Cabinet is a non-profit quarterly magazine of art and culture founded in 2000. The publication's aim is to encourage a new culture of curiosity by presenting essays, interviews and artist projects addressing a wide range of topics in language that is accessible to the non-specialist. The magazine believes that heightened curiosity forms the basis for an ethical and caring engagement with the world as it is and for imagining how it might be otherwise.

In addition to the periodical, Cabinet has also published a number of books, including Ilf and Petrov's American Road Trip (Princeton Architectural Press, 2006); Presidential Doodles (Basic Books, 2006), andThe Book of Stamps (2008). Curatorial work to date includes Odd Lots: Revisiting Gordon Matta-Clark's Fake Estates (Queens Museum of Art, Flushing, NY and White Columns, New York, NY, 2005) and the traveling exhibition The Paper Sculpture Show (with Mary Ceruti and Matt Freedman, 2003-2007) that was exhibited at twenty venues across the United States. Cabinet has also staged a large variety of symposia, multimedia events, radio performances and theater performances, including a re-enactment of a recent libel trial in Paris at Documenta 12 (2007). Cabinet has recently opened an event and exhibition space in the Gowanus Canal area of Brooklyn. For more information about the magazine and its various activities, visit www.cabinetmagazine.org.

 

ARTIST'S STATEMENT

A key activity in all my work is collecting, analyzing and repositioning image and text fragments. I act as a visual interpreter, sifting through the image sediment to investigate the fleeting nature of "perfect" moments and desired states of being.

I use everyday images (figure skating from prime time television, fortune cookie fortunes, tickertape parades) to examine cultural ideals and the desiring self. A video, Lyra Angelica, juxtaposes four figure skating performances that fall in and out of time with one another, creating a composite narrative that explores definitions of beauty, perfection, success and failure. A web archive, Fortune Hunting, allows for a linguistic exploration of fortune cookie fortunes, yet also becomes a vehicle for investigating common desires. A series of snapshots, Transcendent Machine, depict sections of toilet paper floating in mid-air photographed during a tickertape parade in New York City. In this narrative, the fan creates a transcendent machine, both producing and consuming the sublime.

I often use cropping and repetition, narrative sequences and a documentary mode as ways of organizing images or objects. I enjoy working within visual and linguistic structures that also allow for random or chance occurrences. Aesthetically, I juxtapose a casual approach to photography with carefully composed groupings that suggest disparate trajectories, mark the passage of time, or produce panoramic yet fractured spaces. The resulting works read as formal documents; a framing of my consciousness and observation; and as a series of ephemera that reflect the incomplete and transitory qualities of the sublime.

CURATOR'S STATEMENT

by Cabinet Magazine

Repeat After Me: Transcendence Is a Machine

What is the path to transcendence?
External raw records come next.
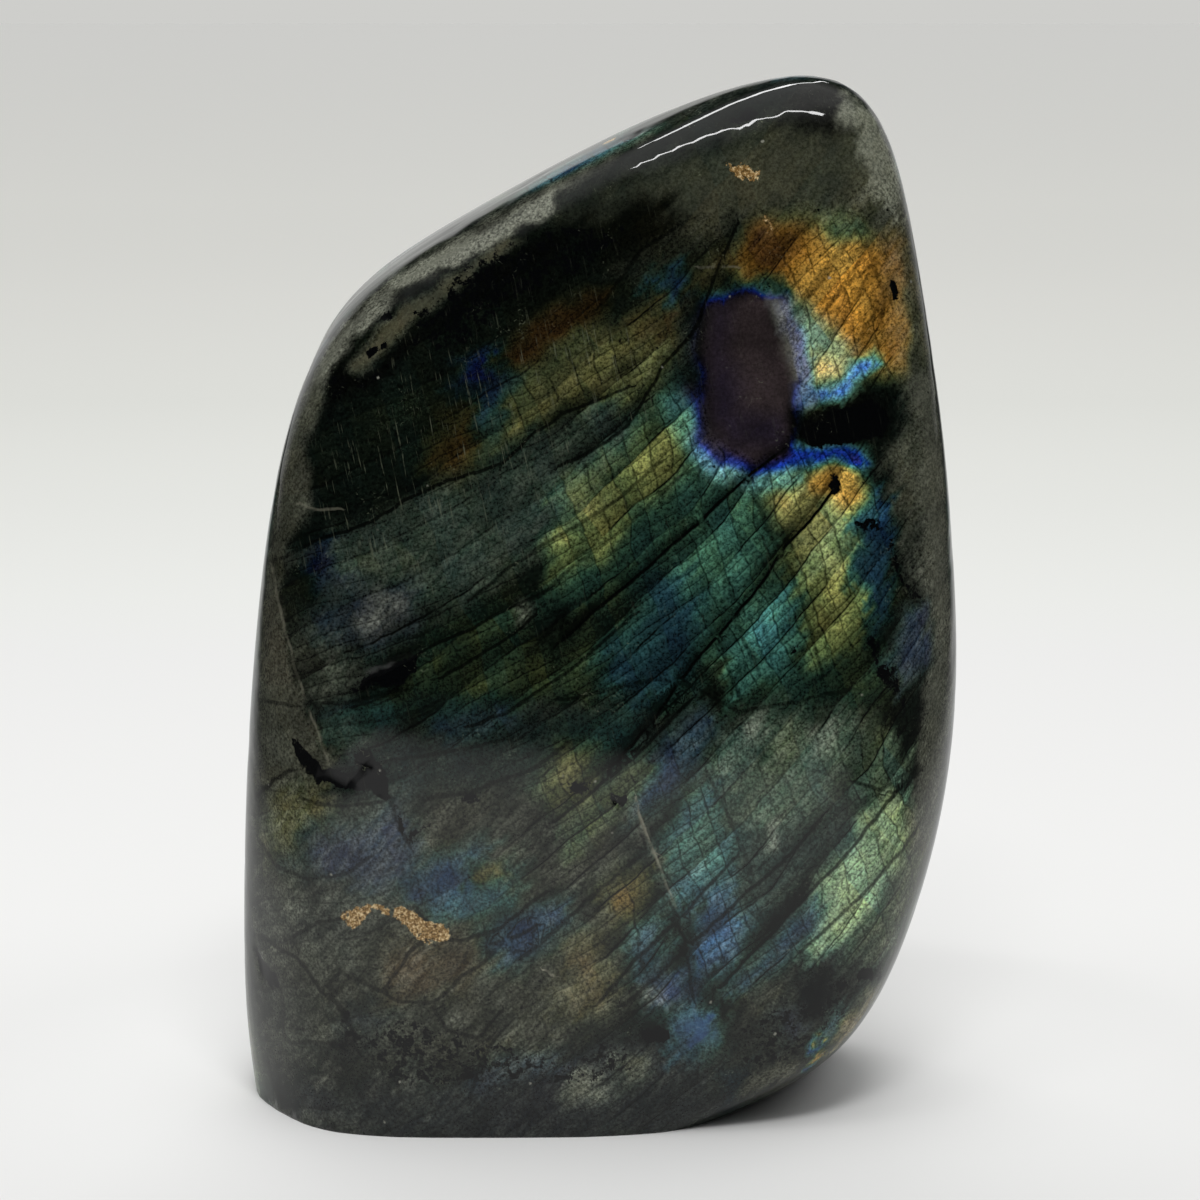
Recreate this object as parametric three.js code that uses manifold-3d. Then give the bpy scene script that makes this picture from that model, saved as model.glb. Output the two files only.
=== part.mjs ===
// A labradorite freeform: one piece of feldspar, sawn flat underneath so that it stands, and ground and
// polished all over. It is a single solid, in millimetres, with +Z up. The origin is the middle of its
// footprint: halfway across, halfway from front to back, on the sawn base. The broad face looks along -Y.
//
// A lapidary grinds such a stone one flat at a time, and then rounds the edges between the flats on soft
// belts. The model is made the same way: a ball of points is drawn in to the flats, the edges are polished
// by averaging each point with its neighbours, and the base is sawn off last.

import * as THREE from "three";
import { mergeVertices } from "three/addons/utils/BufferGeometryUtils.js";
import Module from "manifold-3d";

// Driving dimensions of the finished stone.
const WIDTH = 91;
const DEPTH = 52;
const HEIGHT = 130;

// The heart is the point inside the stone that every flat is measured from.
const HEART = new THREE.Vector3(2, 0, 0.47 * HEIGHT);

// How finely the skin is divided.
const SKIN_DETAIL = 20;

// How crisp the edges between the flats are left by the grinding, and how long they are then polished.
const CRISPNESS = 32;
const POLISH_PASSES = 8;
const POLISH_STRENGTH = 0.5;

// The rough is left this much too long underneath. The saw takes it off, which leaves a crisp edge around
// the base.
const SAW_ALLOWANCE = 12;

// The flats, each named for where it lies. facing is the compass direction that it looks in, in degrees:
// 0 is towards the viewer, 90 to the right, 180 to the back and -90 to the left. tilt is how far it looks
// up (or, if negative, down). reach is its distance from the heart in millimetres.
const FLATS = [
  { name: "broad face", facing: 0, tilt: 8, reach: 23.2 },
  { name: "broad face, foot", facing: -1, tilt: -2.2, reach: 26.2 },
  { name: "front left bevel", facing: -54, tilt: -2, reach: 46.3 },
  { name: "front right bevel", facing: 55, tilt: -3, reach: 40.8 },
  { name: "left flank", facing: -98, tilt: 2, reach: 47.1 },
  { name: "left flank, upper", facing: -96, tilt: 9.5, reach: 45.1 },
  { name: "left toe", facing: -84, tilt: -25, reach: 72.2 },
  { name: "left shoulder, lower", facing: -88, tilt: 18, reach: 49.3 },
  { name: "left shoulder", facing: -86, tilt: 38, reach: 56.5 },
  { name: "left shoulder, upper", facing: -86, tilt: 50, reach: 55.3 },
  { name: "long slope", facing: -84, tilt: 60, reach: 54.5 },
  { name: "long slope, upper", facing: -84, tilt: 66, reach: 57.3 },
  { name: "crown slope", facing: -82, tilt: 72, reach: 65.3 },
  { name: "crown", facing: -60, tilt: 86, reach: 77.4 },
  { name: "crown chamfer", facing: 88, tilt: 55, reach: 78.4 },
  { name: "right shoulder", facing: 88, tilt: 28, reach: 61 },
  { name: "right flank", facing: 95, tilt: 8.5, reach: 40.7 },
  { name: "right flank, lower", facing: 96, tilt: 4, reach: 41.8 },
  { name: "right belly", facing: 94, tilt: -7, reach: 42.5 },
  { name: "right hip", facing: 86, tilt: -20, reach: 47.3 },
  { name: "right hip, lower", facing: 76, tilt: -34, reach: 56.6 },
  { name: "right undercut", facing: 72, tilt: -52, reach: 63.2 },
  { name: "right heel", facing: 48, tilt: -62, reach: 62.9 },
  { name: "thumb facet", facing: -20, tilt: 50, reach: 54.2 },
  { name: "slope chamfer", facing: -30, tilt: 40, reach: 48.4 },
  { name: "back", facing: 176, tilt: 10, reach: 23.4 },
  { name: "back, foot", facing: 184, tilt: -4, reach: 25.6 },
  { name: "back left bevel", facing: -138, tilt: 3, reach: 38.5 },
  { name: "back right bevel", facing: 141, tilt: -3, reach: 36.5 },
  { name: "back slope chamfer", facing: -155, tilt: 41, reach: 47.5 },
  { name: "back crown facet", facing: 165, tilt: 48, reach: 54 },
];

// The direction that a flat looks in, as a unit vector.
function lookDirection({ facing, tilt }) {
  const turn = THREE.MathUtils.degToRad(facing);
  const lift = THREE.MathUtils.degToRad(tilt);
  return new THREE.Vector3(
    Math.sin(turn) * Math.cos(lift),
    -Math.cos(turn) * Math.cos(lift),
    Math.sin(lift),
  );
}

// The blank is a ball of evenly spread points, stretched to the stone's proportions.
function blank() {
  const ball = new THREE.IcosahedronGeometry(1, SKIN_DETAIL);
  ball.deleteAttribute("normal");
  ball.deleteAttribute("uv");
  ball.scale(WIDTH / 2, DEPTH / 2, HEIGHT / 2);
  return mergeVertices(ball, 1e-4);
}

// Grinding: each point of the skin moves along its ray from the heart to the nearest flat. Where two flats
// are nearly as near as each other both count, and the point comes in a little more, which eases the edge.
function grind(geometry) {
  const base = { facing: 0, tilt: -90, reach: HEART.z + SAW_ALLOWANCE };
  const flats = [...FLATS, base].map((flat) => ({ look: lookDirection(flat), reach: flat.reach }));
  const skin = geometry.getAttribute("position");
  const ray = new THREE.Vector3();
  for (let i = 0; i < skin.count; i++) {
    ray.fromBufferAttribute(skin, i);
    let crowding = 0;
    for (const { look, reach } of flats) {
      crowding += Math.max(0, look.dot(ray) / reach) ** CRISPNESS;
    }
    ray.multiplyScalar(crowding ** (-1 / CRISPNESS)).add(HEART);
    skin.setXYZ(i, ray.x, ray.y, ray.z);
  }
}

// For each point of the skin, the points that it shares a triangle's edge with.
function neighbours(geometry) {
  const near = Array.from({ length: geometry.getAttribute("position").count }, () => new Set());
  const { array } = geometry.index;
  for (let i = 0; i < array.length; i += 3) {
    const corners = [array[i], array[i + 1], array[i + 2]];
    for (const a of corners) {
      for (const b of corners) {
        if (a !== b) near[a].add(b);
      }
    }
  }
  return near;
}

// Polishing: every pass draws each point part of the way to the middle of its neighbours, which leaves
// the flats flat and rounds the edges between them.
function polish(geometry) {
  const near = neighbours(geometry);
  const skin = geometry.getAttribute("position");
  for (let pass = 0; pass < POLISH_PASSES; pass++) {
    const before = skin.array.slice();
    near.forEach((others, i) => {
      for (let axis = 0; axis < 3; axis++) {
        let sum = 0;
        for (const j of others) sum += before[3 * j + axis];
        const own = before[3 * i + axis];
        skin.array[3 * i + axis] = own + POLISH_STRENGTH * (sum / others.size - own);
      }
    });
  }
}

// manifold-3d makes the one cut.
const wasm = await Module();
wasm.setup();

function toSolid(geometry) {
  const bare = new THREE.BufferGeometry();
  bare.setAttribute("position", geometry.getAttribute("position"));
  bare.setIndex(geometry.index);
  const merged = mergeVertices(bare, 1e-4);
  return new wasm.Manifold(
    new wasm.Mesh({
      numProp: 3,
      vertProperties: merged.getAttribute("position").array,
      triVerts: new Uint32Array(merged.index.array),
    }),
  );
}

function toGeometry(solid) {
  const { numVert, numProp, vertProperties, triVerts } = solid.getMesh();
  const points = new Float32Array(numVert * 3);
  for (let i = 0; i < numVert; i++) {
    points.set(vertProperties.subarray(i * numProp, i * numProp + 3), i * 3);
  }
  const geometry = new THREE.BufferGeometry();
  geometry.setAttribute("position", new THREE.BufferAttribute(points, 3));
  geometry.setIndex(new THREE.BufferAttribute(triVerts, 1));
  geometry.computeVertexNormals();
  return geometry;
}

// Sawing: everything below the base plane comes off, in one flat cut.
function saw(geometry) {
  const waste = new THREE.BoxGeometry(2 * WIDTH, 2 * DEPTH, HEIGHT);
  waste.deleteAttribute("normal");
  waste.deleteAttribute("uv");
  waste.translate(0, 0, -HEIGHT / 2);
  return toGeometry(toSolid(geometry).subtract(toSolid(mergeVertices(waste))));
}

// The stone is slid along the ground until the origin is in the middle of its footprint.
function centre(geometry) {
  geometry.computeBoundingBox();
  const middle = geometry.boundingBox.getCenter(new THREE.Vector3());
  return geometry.translate(-middle.x, -middle.y, 0);
}

function makeStone() {
  const skin = blank();
  grind(skin);
  polish(skin);
  const polishedFeldspar = new THREE.MeshStandardMaterial({
    color: 0x2b302c,
    roughness: 0.12,
    metalness: 0,
  });
  const stone = new THREE.Mesh(centre(saw(skin)), polishedFeldspar);
  stone.name = "labradorite_stone";
  return stone;
}

const freeform = new THREE.Group();
freeform.add(makeStone());

export default freeform;
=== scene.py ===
# %% [markdown]
# # A labradorite freeform
# A slab of labradorite feldspar, ground to a free shape, sawn flat underneath so that it stands by itself,
# and polished until it mirrors the room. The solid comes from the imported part, in metres. This file gives
# it the skin of a real stone: a clean polish, and below it the cleavage, the cracks and the colours that
# flash from thin layers.

# %% The frame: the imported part, and the box round it
import math

import bpy
import numpy as np
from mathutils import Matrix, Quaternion, Vector, noise


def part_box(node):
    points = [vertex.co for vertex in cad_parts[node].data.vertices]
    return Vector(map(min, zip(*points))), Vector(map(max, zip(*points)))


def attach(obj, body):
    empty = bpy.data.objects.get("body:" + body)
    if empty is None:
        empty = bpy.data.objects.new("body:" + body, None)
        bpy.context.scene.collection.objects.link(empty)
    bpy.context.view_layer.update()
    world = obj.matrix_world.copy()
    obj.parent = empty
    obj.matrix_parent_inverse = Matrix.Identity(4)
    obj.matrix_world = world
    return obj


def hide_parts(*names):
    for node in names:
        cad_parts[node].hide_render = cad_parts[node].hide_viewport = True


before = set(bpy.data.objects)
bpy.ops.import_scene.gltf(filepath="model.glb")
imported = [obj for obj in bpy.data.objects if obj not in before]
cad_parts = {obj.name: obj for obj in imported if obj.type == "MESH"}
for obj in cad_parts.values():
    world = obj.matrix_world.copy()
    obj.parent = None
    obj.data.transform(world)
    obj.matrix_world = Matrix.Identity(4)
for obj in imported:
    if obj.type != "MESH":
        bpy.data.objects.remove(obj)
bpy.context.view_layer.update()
stone_low, stone_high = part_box("labradorite_stone")
print("the solid reaches from", [round(v, 4) for v in stone_low], "to", [round(v, 4) for v in stone_high])

# %% [markdown]
# ## The camera
# The picture looks a little down on the broad face. A long lens from less than half a metre keeps the
# outline upright, as in product photographs. A camera is placed by where it stands, how far it is tipped,
# and its lens.

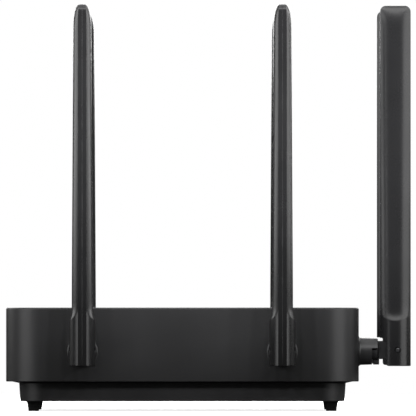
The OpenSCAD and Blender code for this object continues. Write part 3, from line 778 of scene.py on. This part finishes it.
def blade_body():
    """The blade with its base block, cut away into two ears that hold the knuckle's tongue."""
    # The notch takes all that is nearer the wall than the ears, and rounds the ears' lower corners
    corner_x = EAR_GAP + EAR_R
    outline = [(0, BLOCK_BOTTOM - 2), (corner_x + 0.6, BLOCK_BOTTOM - 2), (corner_x + 0.6, BLOCK_BOTTOM)]
    outline += [(corner_x - EAR_R * sind(a), BLOCK_BOTTOM + EAR_R * (1 - cosd(a)))
                for a in (0, 22, 45, 68, 90)]
    outline += [(EAR_GAP, NOTCH_Z - NOTCH_R), (EAR_GAP - NOTCH_R, NOTCH_Z), (0, NOTCH_Z)]
    notch = prism_y(outline, -8, 8)
    slot_half = TONGUE_T / 2 + FREE_GAP
    slot_start, slot_end = EAR_GAP - 2, PIN.x + TONGUE_R + FREE_GAP
    slot_bottom, ceiling = BLOCK_BOTTOM - 1, PIN.z + TONGUE_R + FREE_GAP
    slot = prism_y([(slot_start, slot_bottom), (slot_end, slot_bottom), (slot_end, ceiling - 2),
                    (slot_end - 0.6, ceiling - 0.6), (slot_end - 2, ceiling), (slot_start, ceiling)],
                   -slot_half, slot_half)
    rim_y = BLOCK_HALF_T - RIM_D + 1
    rims = [solid(circle_levels([(RIM_R, -1), (RIM_R, 1)], 32), ALONG_Y, (PIN.x, side * rim_y, PIN.z))
            for side in (-1, 1)]
    return cut(solid(blade_rings()), notch, slot, pin_hole(0.02), join(rims))


def half_of(bm, side):
    """The part of a blade on one side of its parting plane."""
    part = bm.copy()
    geometry = part.verts[:] + part.edges[:] + part.faces[:]
    bmesh.ops.bisect_plane(part, geom=geometry, dist=0.0001, plane_co=(0, side * PARTING, 0),
                           plane_no=(0, -side, 0), clear_outer=True)
    rim = [e for e in part.edges if e.is_boundary]
    bmesh.ops.triangle_fill(part, use_beauty=True, use_dissolve=True, edges=rim)
    bmesh.ops.recalc_face_normals(part, faces=part.faces)
    return part


def tongue():
    """Flat tongue with a round end and bevelled rims."""
    tip = arc(PIN.x, PIN.z, TONGUE_R, -90, 90, 24)
    outline = [(TONGUE_X, PIN.z - TONGUE_R)] + tip + [(TONGUE_X, PIN.z + TONGUE_R)]
    half, bevel = TONGUE_T / 2, 0.25
    cx = (TONGUE_X + PIN.x + TONGUE_R) / 2
    rings = []
    for y, inset in ((half, bevel), (half - bevel, 0), (-half + bevel, 0), (-half, bevel)):
        kx, kz = 1 - inset / (cx - TONGUE_X), 1 - inset / TONGUE_R
        rings.append([Vector((cx + (x - cx) * kx, y, PIN.z + (z - PIN.z) * kz)) for x, z in outline])
    return facing_out(rings)


def box_x(start, end, half_y, r, levels, n):
    """Upright block between two places along X."""
    return solid(rect_levels((end - start) / 2, half_y, r, levels, (start + end) / 2, 0, n))


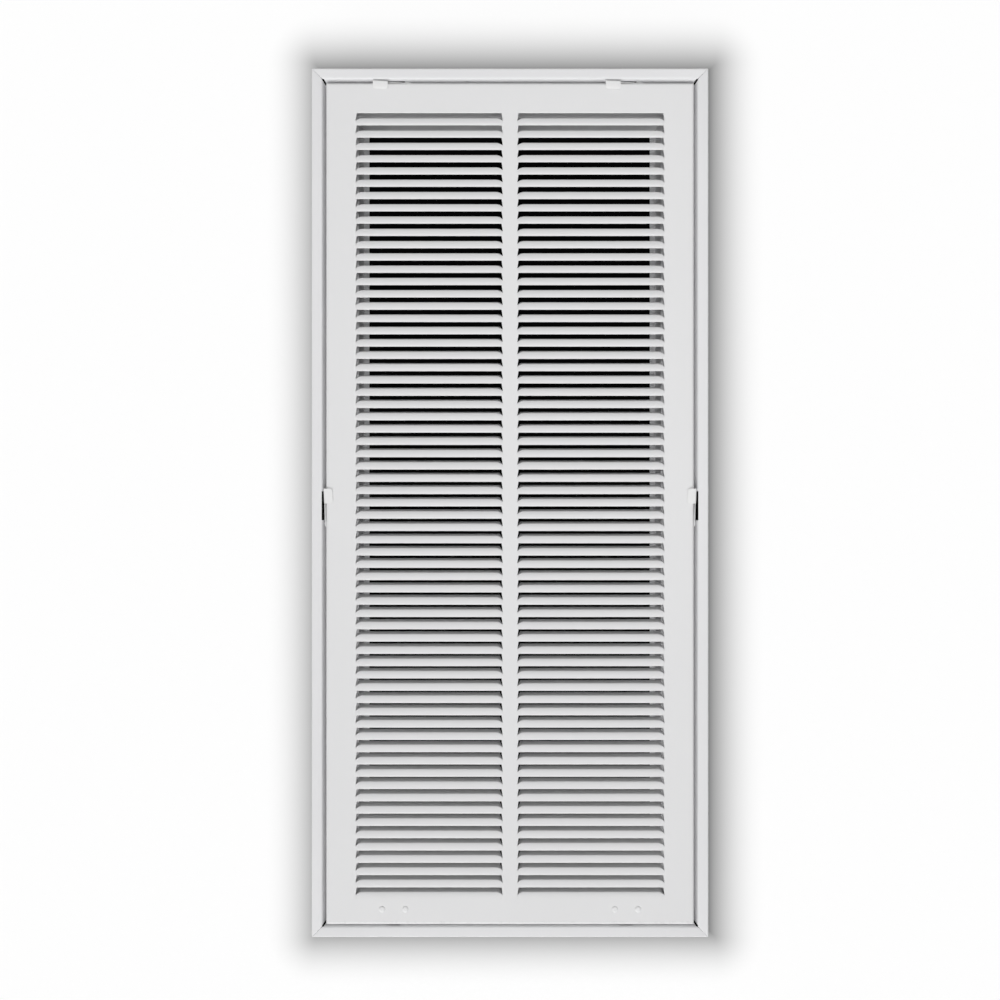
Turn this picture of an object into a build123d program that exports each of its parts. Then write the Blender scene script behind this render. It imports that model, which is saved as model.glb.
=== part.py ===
from build123d import *
import math
import os

# Return air filter grille: a louvered steel door, hinged at the foot of a mitred steel wall frame.
# +Z is up, the front faces -Y and +X is to the right as seen from the front.
# The origin is the middle of the wall plane, on which the back of the frame's floor lies.
os.makedirs("parts", exist_ok=True)

INCH = 25.4

# Overall size, named after the filter that the frame holds
FILTER_W = 10 * INCH
FILTER_H = 25 * INCH
OVERSIZE = 2.625 * INCH
OVERALL_W = FILTER_W + OVERSIZE
OVERALL_H = FILTER_H + OVERSIZE

# Folded frame section
FRAME_SHEET = 0.8
FLANGE_W = 9.5
FACE_DEPTH = 9.5
FILTER_UNDERSIZE = 0.5 * INCH
FILTER_CLEAR = 2.45
COLLAR_BACK = 31.0
LEDGE_W = 4.6
BEND_INSIDE = 0.4
MITRE_GAP = 0.1

# Frame corners: the collars of the top and bottom rails fold round those of the side rails
CORNER_TAB_LENGTH = 16.0
CORNER_TAB_MARGIN = 4.0
CORNER_RIVET_R = 1.6
SEAT_CLEAR = 0.05

# Lanced tabs in the collar that keep a filter in, and small holes beside them
FILTER_TAB_X = 55.5
FILTER_TAB_W = 16.0
FILTER_TAB_LENGTH = 6.0
FILTER_TAB_START = 2.2
FILTER_TAB_SLIT = 0.8
FILTER_TAB_ANGLE = 24.0
COLLAR_HOLE_X = 83.6
COLLAR_HOLE_R = 1.6

# Mounting screw holes in the floor of the side rails
SCREW_HOLE_R = 2.25
SCREW_END_INSET = 100.0

# Door pan
DOOR_SHEET = 0.7
DOOR_GAP = 2.2
DOOR_LIP = 7.2
DOOR_BEND_R = 1.1

# Louvers, two banks of lanced slots with a blade behind each
LOUVER_PITCH = 25 / 64 * INCH
SLOT_HEIGHT = 4.0
SIDE_MARGIN = 24.9
END_MARGIN = 24.5
CENTRE_BAR = 13.7
SLOT_FLARE = 1.0
SLOT_TIP_DROP = 2.4
SLOT_CURL = 4.4
BLADE_DEPTH = 8.5
BLADE_RISE = 2.0
BLADE_INSET = 1.5

# Hinges and top latches stand at this distance in from the sides of the frame
FITTING_INSET = 66.3

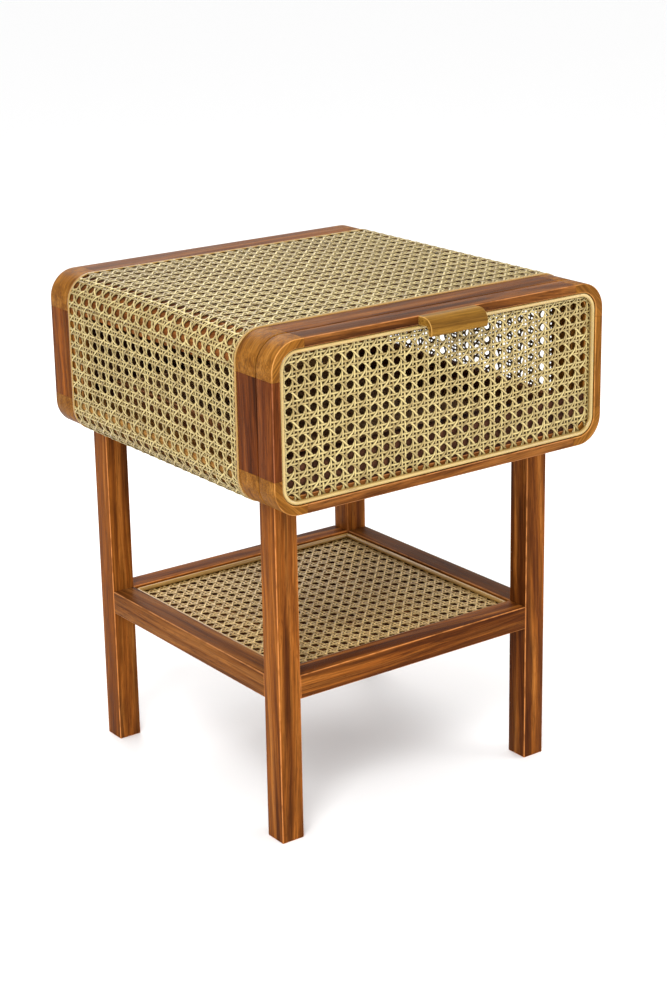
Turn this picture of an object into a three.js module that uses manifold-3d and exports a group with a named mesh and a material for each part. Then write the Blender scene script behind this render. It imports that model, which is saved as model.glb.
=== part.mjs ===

In Pensées, the seventeenth-century philosopher Blaise Pascal provides a surprising answer. Having proved that it is rationally better to believe in God than remain a skeptic, he is rebuffed by his imaginary interlocutor, who simply responds, "I am so made that I cannot believe." Pascal's advice to his earth-bound friend is that he dedicate himself to repetitive physical rituals:

"If you are unable to believe, it is because of your passions, since reason impels you to believe and yet you cannot do so. ... There are people who ... have been cured of the affliction of which you wish to be cured: follow the way by which they began. They behaved just as if they did believe, taking holy water, having masses said, and so on. That will make you believe quite naturally."

Kneel again and again, and you will come to believe that you knelt because of your belief. The path to transcendence consists not of spiritual exercises but of a series of repetitive, mechanical gestures.

Aesthetics is informed by a similar paradox, one which Lisa Young's work explores by staging the intimate relationship between the transcendent, the beautiful, and the perfect, on the one hand, and the lowly, the repetitive, and the imperfect, on the other. Can a poetics based on repetition produce moments of transcendence? What happens when the imperfections just outside the frame of an apparently sublime moment or gesture are made visible? Transcendent Machine, for example, comprises photographs of sections of toilet paper thrown off a roof during a tickertape parade, the lowly material for an instant attaining a kind of ethereal grace. The video Lyra Angelica simultaneously presents four performances of the same ice-skating routine by Michelle Kwan at four different competitions. Though all the performances begin identically, they fall in and out of step with the symphonic music as the contingencies of each performance (including its errors) accumulate. Lisa Young's work is not designed, however, to celebrate the mundane or to mock our desire for the transcendent. Instead, her work points us toward a path at the end of which the mundane and the sublime, the mechanical and the transcendent, turn out to have always belonged to one another.